El pasado 28 de enero de 2018 fue un día muy especial para el Palau de la Música Catalana y su compositor residente esta temporada, Albert Guinovart, pues se estrenaba su Réquiem, una obra magna encargada por el mismo Palau y por al Auditori de Girona, para el Cor Jove de l’Orfeó Català. El evento tenía a la tremenda formación coral con la Orquestra Simfònica de les Illes Balears al frente, y sería la coronación de un programa que incluía la 2a Sinfonía de Brahms para satisfacción de un Palau lleno y tremendamente expectante, como inmortalizaron las fotografías de Antoni Bofill que acompañan el artículo. Incluso me atrevo a decir que para más de uno, la sinfonía de Brahms resultó irrelevante, aunque la OSIB de Pablo Mielgo (muy vibrante y expresivo durante todo el recital) la ejecutara más que correctamente; quizá su naturaleza principal más que secundaria de concierto (dura 40 minutos) fue la verdadera responsable, quien teniéndose en cuenta aquí más como un preludio, no brilló como debería.
Fuera como fuese, después de los 20 minutos de descanso se notaba la agitación de un público deseoso de disfrutar de la pieza central del concierto. Y es que hay una especie de solemnidad, incluso de glamour, en torno la composición de un Réquiem. De hecho, cuando un compositor contemporáneo estrena una misa de este tipo no deja de ser relevante, dadas las grandes contribuciones de enormes compositores como Mozart, Verdi o Brahms en este campo y la significativa disminución de seguimiento de los dogmas de la fe cristiana con el paso de los siglos. De hecho, uno de los más famosos Réquiems del siglo XIX, el de Fauré, es ya más un canto a la divinidad que al apocalíptico horror bíblico, omitiendo por completo la Sequentia que incluye los famosos Dies Irae y Rex Tremendae. Y en esta línea es donde nos situamos ahora para hablar del Réquiem de uno de los compositores más prolíficos y versátiles de esta tierra, Catalunya. Porque el Réquiem de Albert Guinovart es, como él mismo descubre, un canto a la vida, y a la música como religión por ella misma.
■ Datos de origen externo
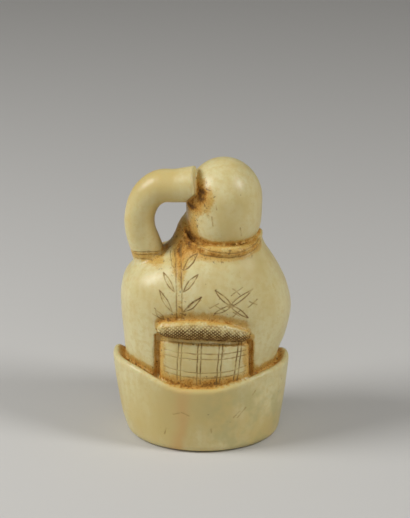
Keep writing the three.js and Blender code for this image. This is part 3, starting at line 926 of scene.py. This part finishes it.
stainAndShade *= (0.4 + 0.6 * offArm) * (1 - 0.6 * fade(z, 43.2, 45)) * (1 - 0.2 * upTo(z, 15, 19))
for extra in extras:
    stainAndShade = 1 - (1 - stainAndShade) * (1 - np.clip(extra, 0, 1))
print("stain worked out, deepest", round(float(stainAndShade.max()), 2))

mesh = bpy.data.meshes.new("netsukeCarving")
mesh.from_pydata((points * mm).tolist(), [], faces.tolist())
mesh.validate()
# the ink mask also holds painted shade on the roll's lower half
for name, values in (("stainAndShade", stainAndShade), ("ink", ink)):
    attribute = mesh.attributes.new(name, "FLOAT", "POINT")
    attribute.data.foreach_set("value", values.astype(np.float32))
mesh.shade_smooth()
netsuke = bpy.data.objects.new("netsukeCarving", mesh)
bpy.context.collection.objects.link(netsuke)
print("carving:", len(mesh.vertices), "points", len(mesh.polygons), "faces")


# Materials.

def joined(tree, node, values):
    for key, value in values:
        if isinstance(value, bpy.types.NodeSocket):
            tree.links.new(value, node.inputs[key])
        else:
            node.inputs[key].default_value = value


def addNode(tree, kind, place, **settings):
    node = tree.nodes.new(kind)
    node.location = place
    inputs = settings.pop("inputs", {})
    for key, value in settings.items():
        setattr(node, key, value)
    joined(tree, node, inputs.items())
    return node


def mapRange(tree, value, low, high, place, toLow=0.0, toHigh=1.0):
    return addNode(tree, "ShaderNodeMapRange", place, interpolation_type="SMOOTHSTEP", inputs={
        "Value": value, "From Min": low, "From Max": high, "To Min": toLow, "To Max": toHigh,
    }).outputs["Result"]


def mixColour(tree, factor, a, b, place):
    node = addNode(tree, "ShaderNodeMix", place, data_type="RGBA")
    joined(tree, node, ((0, factor), (6, a), (7, b)))
    return node.outputs[2]


def sums(tree, operation, a, b, place, clamp=False):
    node = addNode(tree, "ShaderNodeMath", place, operation=operation, use_clamp=clamp)
    joined(tree, node, ((0, a), (1, b)))
    return node.outputs[0]


# A noise that swings by the amount around nothing.
def swinging(tree, value, amount, place):
    centred = sums(tree, "SUBTRACT", value, 0.5, place)
    return sums(tree, "MULTIPLY", centred, amount, (place[0] + 150, place[1]))


def noise(tree, vector, scale, place, detail=3.0, roughness=0.55):
    return addNode(tree, "ShaderNodeTexNoise", place, inputs={
        "Vector": vector, "Scale": scale, "Detail": detail, "Roughness": roughness,
    }).outputs["Fac"]


def stretched(tree, vector, scale, shift, place):
    return addNode(tree, "ShaderNodeMapping", place, inputs={
        "Vector": vector, "Scale": scale, "Location": shift,
    }).outputs["Vector"]


def rgb(red, green, blue):
    return (red, green, blue, 1.0)


ivory = {
    "colours": {
        "cream": rgb(0.75, 0.675, 0.37),
        "honey": rgb(0.64, 0.50, 0.19),
        "grey": rgb(0.49, 0.44, 0.19),
        "pink": rgb(0.66, 0.43, 0.16),
        "gold": rgb(0.62, 0.40, 0.10),
        "amber": rgb(0.54, 0.235, 0.02),
        "brown": rgb(0.11, 0.045, 0.008),
        "rust": rgb(0.42, 0.26, 0.065),
        "ink": rgb(0.13, 0.06, 0.01),
    },
    "gloss": 0.36,
    "dull": 0.9,
    "shine": 0.45,
    "glow": 0.22,
    "relief": 0.35,
    "pitDepth": 0.00006,
}


def addSockets(group, vectors=(), colours=(), values=(), results=()):
    given = [(name, "NodeSocketVector") for name in vectors] + [(name, "NodeSocketColor") for name in colours]
    given += [(name, "NodeSocketFloat") for name in values]
    for name, kind in given:
        group.interface.new_socket(name, in_out="INPUT", socket_type=kind)
    for name, kind in results:
        group.interface.new_socket(name, in_out="OUTPUT", socket_type=kind)
    return addNode(group, "NodeGroupInput", (-1200, 0)).outputs, addNode(group, "NodeGroupOutput", (900, 0)).inputs


# Old ivory: cream to honey, with upright grain, a warm streak and a cooler patch.
# Distances in it are in metres, as the carving is.
streak = {"x": 0.0047, "half": 0.0021, "wander": 0.008, "strength": 0.85}
tubTop = (0.008, 0.015)


def makeGrain():
    group = bpy.data.node_groups.new("ivoryGrain", "ShaderNodeTree")
    given, put = addSockets(
        group, ["Place"], ["Cream", "Honey", "Grey", "Pink"],
        results=[("Color", "NodeSocketColor"), ("Height", "NodeSocketFloat")],
    )
    place = given["Place"]
    clouds = noise(group, stretched(group, place, (1, 1, 0.6), (0, 0, 0), (-1000, 300)), 90, (-800, 300))
    grain = noise(group, stretched(group, place, (1, 1, 0.05), (0.3, 0, 0), (-1000, 0)), 900, (-800, 0), 4)
    spots = noise(group, place, 1100, (-800, 100), 4, 0.65)
    honeyed = mapRange(group, clouds, 0.36, 0.64, (-550, 300), 0, 0.95)
    mottled = mapRange(group, spots, 0.42, 0.68, (-550, 100), 0, 0.5)
    fine = mapRange(group, grain, 0.35, 0.75, (-550, 0), 0, 0.38)
    colour = mixColour(group, honeyed, given["Cream"], given["Honey"], (-300, 300))
    colour = mixColour(group, mottled, colour, given["Honey"], (-200, 300))
    colour = mixColour(group, fine, colour, given["Honey"], (-100, 200))

    # a warm streak runs down the tub's +X side at the back
    axes = addNode(group, "ShaderNodeSeparateXYZ", (-1000, -600), inputs={"Vector": place}).outputs
    inTub = sums(group, "SUBTRACT", 1.0, mapRange(group, axes["Z"], *tubTop, (-800, -500)), (-550, -500))
    wander = swinging(group, clouds, streak["wander"], (-600, -350))
    across = sums(group, "ADD", axes["X"], wander, (-550, -700))
    off = sums(group, "SUBTRACT", across, streak["x"], (-400, -700))
    off = sums(group, "ABSOLUTE", off, 0.0, (-250, -700))
    warm = sums(group, "SUBTRACT", 1.0, mapRange(group, off, 0.0, streak["half"], (-100, -700)), (0, -600))
    atBack = mapRange(group, axes["Y"], 0.0, 0.006, (-250, -500))
    warm = sums(group, "MULTIPLY", warm, sums(group, "MULTIPLY", inTub, atBack, (-100, -500)), (50, -450))
    warm = sums(group, "MULTIPLY", warm, streak["strength"], (150, -400))
    colour = mixColour(group, warm, colour, given["Pink"], (150, 200))

    # and a cool patch lies on its other side
    rightSide = sums(group, "SUBTRACT", 1.0, mapRange(group, axes["X"], -0.004, 0.0045, (-550, -900)), (-350, -900))
    patch = mapRange(group, noise(group, place, 210, (-800, -1050), 3, 0.6), 0.4, 0.62, (-550, -1050))
    cool = sums(group, "MULTIPLY", sums(group, "MULTIPLY", inTub, rightSide, (-150, -900)), patch, (0, -900))
    colour = mixColour(group, sums(group, "MULTIPLY", cool, 0.6, (150, -900)), colour, given["Grey"], (350, 200))
    group.links.new(colour, put["Color"])
    group.links.new(grain, put["Height"])
    return group


# What age leaves: gold, amber, then brown, in the recesses, dark incised lines, specks and small dark pores.
def makeAge():
    group = bpy.data.node_groups.new("ageStain", "ShaderNodeTree")
    given, put = addSockets(
        group, ["Place"], ["Base", "Gold", "Amber", "Brown", "Rust", "Ink"], ["Stain", "Line"],
        [("Color", "NodeSocketColor"), ("Dullness", "NodeSocketFloat"), ("Pits", "NodeSocketFloat")],
    )
    # Stain and Line also carry painted shade on the roll's lower half, coloured here like the stain and the ink
    place, deep = given["Place"], given["Stain"]
    blotch = noise(group, place, 800, (-1000, 300), 4, 0.6)
    speck = noise(group, place, 3300, (-1000, 100), 2, 0.6)
    soaked = sums(group, "ADD", deep, swinging(group, blotch, 1.0, (-800, 300)), (-500, 300))
    soaked = sums(group, "ADD", soaked, swinging(group, speck, 0.45, (-800, 100)), (-350, 300))
    soaked = sums(group, "MULTIPLY", soaked, mapRange(group, deep, 0.02, 0.3, (-650, -50)), (-250, 300))
    gold = mapRange(group, soaked, 0.02, 0.36, (-100, 500), 0, 0.95)
    amber = mapRange(group, soaked, 0.32, 0.9, (-100, 300), 0, 0.92)
    brown = mapRange(group, soaked, 0.66, 1.1, (-100, 100), 0, 0.95)
    colour = mixColour(group, gold, given["Base"], given["Gold"], (0, 400))
    colour = mixColour(group, amber, colour, given["Amber"], (100, 300))
    colour = mixColour(group, brown, colour, given["Brown"], (250, 300))

    # dark specks, fine and coarse, wherever the ground is at all stained
    pepper = mapRange(group, speck, 0.56, 0.68, (-800, -150))
    pepper = sums(group, "MULTIPLY", pepper, mapRange(group, deep, 0.08, 0.5, (-800, -250)), (-500, -150))
    pepper = sums(group, "MULTIPLY", pepper, 0.42, (-350, -150))
    colour = mixColour(group, pepper, colour, given["Brown"], (300, 400))
    dots = mapRange(group, noise(group, place, 1500, (-1000, -150), 1, 0.5), 0.66, 0.74, (-800, -350))
    dots = sums(group, "MULTIPLY", dots, mapRange(group, deep, 0.06, 0.25, (-500, -350)), (-350, -350))
    dots = sums(group, "MULTIPLY", dots, 0.6, (-200, -350))
    colour = mixColour(group, dots, colour, given["Brown"], (320, 450))

    # lines that are worn here and there, with a rusty edge
    wear = mapRange(group, blotch, 0.32, 0.62, (-100, -250), 0.45, 1.1)
    line = sums(group, "MULTIPLY", given["Line"], wear, (100, -200), True)
    rusty = mapRange(group, line, 0.02, 0.45, (250, -50), 0, 0.6)
    inked = mapRange(group, line, 0.28, 0.95, (250, -200), 0, 0.95)
    colour = mixColour(group, rusty, colour, given["Rust"], (350, 300))
    colour = mixColour(group, inked, colour, given["Ink"], (450, 300))

    # pores, in drifts
    pores = mapRange(group, noise(group, place, 1900, (-1000, -400), 1, 0.5), 0.735, 0.8, (-800, -400))
    drift = mapRange(group, noise(group, place, 160, (-1000, -600), 2, 0.5), 0.45, 0.65, (-800, -600))
    pores = sums(group, "MULTIPLY", pores, drift, (-600, -450))
    dark = sums(group, "MULTIPLY", pores, 0.6, (400, -100))
    colour = mixColour(group, dark, colour, given["Ink"], (600, 300))
    group.links.new(colour, put["Color"])
    group.links.new(sums(group, "MAXIMUM", amber, line, (600, 0)), put["Dullness"])
    crumbly = sums(group, "MULTIPLY", amber, speck, (400, -400))
    group.links.new(sums(group, "ADD", pores, crumbly, (600, -300)), put["Pits"])
    return group


def makeIvory():
    material = bpy.data.materials.new("ivory")
    material.use_nodes = True
    tree = material.node_tree
    tree.nodes.clear()
    place = addNode(tree, "ShaderNodeTexCoord", (-1100, 0)).outputs["Object"]
    deep = addNode(tree, "ShaderNodeAttribute", (-1100, -300), attribute_name="stainAndShade").outputs["Fac"]
    lined = addNode(tree, "ShaderNodeAttribute", (-1100, -500), attribute_name="ink").outputs["Fac"]
    colours = {name.capitalize(): value for name, value in ivory["colours"].items()}
    grain = addNode(tree, "ShaderNodeGroup", (-800, 100), node_tree=makeGrain(), inputs={
        "Place": place, **{name: colours[name] for name in ("Cream", "Honey", "Grey", "Pink")},
    }).outputs
    age = addNode(tree, "ShaderNodeGroup", (-500, 0), node_tree=makeAge(), inputs={
        "Place": place, "Base": grain["Color"], "Stain": deep, "Line": lined,
        **{name: colours[name] for name in ("Gold", "Amber", "Brown", "Rust", "Ink")},
    }).outputs
    roughness = mapRange(tree, age["Dullness"], 0, 1, (-250, -100), ivory["gloss"], ivory["dull"])
    ridges = sums(tree, "MULTIPLY", grain["Height"], 0.25, (-250, -300))
    height = sums(tree, "SUBTRACT", ridges, age["Pits"], (-100, -300))
    relief = addNode(tree, "ShaderNodeBump", (50, -300), inputs={
        "Strength": ivory["relief"], "Distance": ivory["pitDepth"], "Height": height,
    })
    shader = addNode(tree, "ShaderNodeBsdfPrincipled", (300, 0), inputs={
        "Base Color": age["Color"], "Roughness": roughness, "Normal": relief.outputs["Normal"],
        "IOR": 1.5, "Specular IOR Level": ivory["shine"],
        "Subsurface Weight": ivory["glow"], "Subsurface Radius": (1.0, 0.55, 0.25), "Subsurface Scale": 0.0009,
    })
    output = addNode(tree, "ShaderNodeOutputMaterial", (600, 0))
    tree.links.new(shader.outputs["BSDF"], output.inputs["Surface"])
    return material


netsuke.data.materials.append(makeIvory())
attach(netsuke, "root")
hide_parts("netsuke")
print("ivory made")


# The floor, the light and the camera.

studio = {
    "floor": rgb(0.62, 0.61, 0.585),
    "floorHalf": 3.0,
    "air": 0.13,
    "airColour": rgb(1.0, 0.97, 0.925),
    "key": {"place": (-0.29, 0.13, 0.31), "size": 0.13, "power": 0.73},
    "fill": {"place": (0.32, 0.07, 0.28), "size": 0.22, "power": 1.2},
    "front": {"place": (0.02, 0.36, 0.26), "size": 0.3, "power": 0.16},
    "aim": (-0.00025, 0, 0.0302),
    "distance": 0.340,
    "height": 20,
    "lens": 143.7,
}


def makeFloor():
    floorMesh = bpy.data.meshes.new("floor")
    half = studio["floorHalf"]
    corners = [(-half, -half, 0), (half, -half, 0), (half, half, 0), (-half, half, 0)]
    floorMesh.from_pydata(corners, [], [(0, 1, 2, 3)])
    floor = bpy.data.objects.new("floor", floorMesh)
    bpy.context.collection.objects.link(floor)
    material = bpy.data.materials.new("floorPaper")
    material.use_nodes = True
    shader = material.node_tree.nodes["Principled BSDF"]
    shader.inputs["Base Color"].default_value = studio["floor"]
    shader.inputs["Roughness"].default_value = 0.9
    floorMesh.materials.append(material)


def pointAt(thing, target):
    thing.rotation_euler = (Vector(target) - thing.location).to_track_quat("-Z", "Y").to_euler()


def addLight(name, made):
    data = bpy.data.lights.new(name, "AREA")
    data.shape = "DISK"
    data.size = made["size"]
    data.energy = made["power"]
    light = bpy.data.objects.new(name, data)
    light.location = made["place"]
    pointAt(light, studio["aim"])
    bpy.context.collection.objects.link(light)


makeFloor()
for name in ("key", "fill", "front"):
    addLight(name, studio[name])
world = bpy.data.worlds.new("studioAir")
world.use_nodes = True
background = world.node_tree.nodes["Background"]
background.inputs["Color"].default_value = studio["airColour"]
background.inputs["Strength"].default_value = studio["air"]
bpy.context.scene.world = world
bpy.context.scene.view_settings.view_transform = "Standard"

camera = bpy.data.objects.new("camera", bpy.data.cameras.new("camera"))
tilt = math.radians(studio["height"])
aimX, aimY, aimZ = studio["aim"]
camera.location = (aimX, aimY + studio["distance"] * math.cos(tilt), aimZ + studio["distance"] * math.sin(tilt))
pointAt(camera, studio["aim"])
camera.data.lens = studio["lens"]
camera.data.clip_start = 0.01
bpy.context.collection.objects.link(camera)
bpy.context.scene.camera = camera
print("studio made")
Y es que, huyendo no tan sólo de la presión de los grandes nombres de la música como de la propia trascendentalidad que tiene la composición de un Réquiem, Guinovart hace gala de su dominio de la música litúrgica (tiene en su haber una Missa Brevis y un Te Deum) y la combina inteligentemente con su larga y célebre trayectoria en el género musical, resultando una bellísima mezcla entre la luminosidad de Fauré, el dramatismo de Mozart y el espíritu libre de Leonard Bernstein. Toda una declaración de intenciones, aparte de un sello de personalidad indiscutible y todo un homenaje al género en el que más cómodo se encuentra, como se vivió en el mismo Palau de la Música casi dos meses antes.
Escrito para orquesta sinfónica, coro mixto, barítono y dos sopranos (una de ellas voz blanca), el primer movimiento del Réquiem ya inundó el Palau de la Música con las voces de Marta Mathéu, Josep-Ramon Olivé y el solista de la Escolania de Montserrat Ferran Quílez: el Requiem Aeternam que además era una autorreferencia al tema Requiem que compuso él mismo para Gaudí, El Musical de Barcelona (2003), como ya adelantó en el coloquio con Guinovart, al que asistimos. Sorprendieron además, y para bien, el innovador e insólito compás 5/4 para el Dies Irae, y las disonancias aportadas al Kyrie Eleison, con un Ingemisco de clara raíz verdiniana que culmina en el Domine Iesu Christe como esplendor guinovartiano. Y a partir de ahí, la vertiente más musical vuelve para copar casi todo el protagonismo unido al sonido litúrgico con un Sanctus que, para el que escribe estas líneas, es la mejor y más potente pieza de toda la misa, con claros tintes de Bernstein unidos a 7/4 embriagador.
Eso sí, el final de este Requiem es, cuanto menos, curioso: y es que la personalidad humilde, modesta y casi tímida de Guinovart se adentra de su propia mente creativa, y si en el In Paradisum recupera el motivo del Requiem Aeternam (y junto con él, el musical Gaudí) en un épico crescendo que culmina en un grandioso tutti que pone los pelos de punta, le sigue un epílogo, Ego Sum Resurrectio, cuyo dúo soprano-barítono es bello pero de musicalidad modesta en comparación. Una especie de “pies en el suelo” musical para una obra magna pero que, en palabras del propio Guinovart, en ningún momento ha pretendido ser trascendental. Y claro ejemplo es ese final, que deja tras de sí los recuerdos de una gran y luminosa música, pero modesta al fin y al cabo.